At the same time, Coleman said, a strong Islamic movement “has pulled in another direction.” Women made gains under Mubarak's authoritarian rule “that in a democratic system probably wouldn't have passed,” she said. “How these things play out in a more democratic system remains to be seen.”

Under Mubarak, Egypt in 2003 appointed its first female judges and in 2009 named its first female university president.

An Islamic Framework

Still, female representation has declined since 1984, when women occupied 36 of 458 seats, according to the Cairo-based Women Living Under Muslim Laws. The supreme court in April overruled State Council judges who decided women couldn't serve on the body that settles cases brought against the government because they are too emotional and too busy raising children.

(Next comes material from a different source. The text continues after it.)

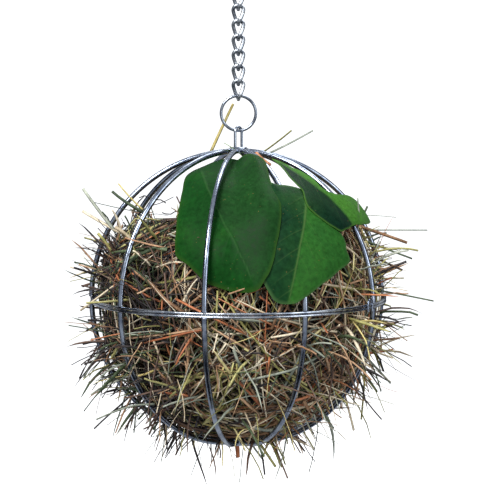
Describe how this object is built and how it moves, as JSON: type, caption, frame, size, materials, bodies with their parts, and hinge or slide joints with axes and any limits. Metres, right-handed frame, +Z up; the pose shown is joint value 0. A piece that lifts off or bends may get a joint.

Liberal activists may have to negotiate within an Islamic framework, Coleman said. She said that happened in Morocco, where parliament in 2004 raised the minimum marriage age to 18 established joint responsibility for children and granted women more rights in the negotiation of marriage contracts.

In Egypt, parents like Fatma Emam's mother often put more restrictions on daughters than sons. Emam, a research associate at Nazra for Feminist Studies in Cairo who describes herself as an Islamic feminist, hasn't returned home. She said she is “very hopeful about the country's future.

“People have come out of their shells,” she said. “Egypt is liberated.”

The 25-year-old who helped spark the demonstrations with an online video, Asmaa Mahfouz, said her father refused to allow her to stay in the plaza after dark. “No girl of mine spends the night away from home,” Mahfouz said he told her.

In the video, Mahfouz said: “I, a girl, am going down to Tahrir Square. Come down with us and demand your rights.”

Her foray into politics has changed her, she said. “I was very scared. I was shy, as a girl, to go up to people and talk,” she said. “I have become much stronger.”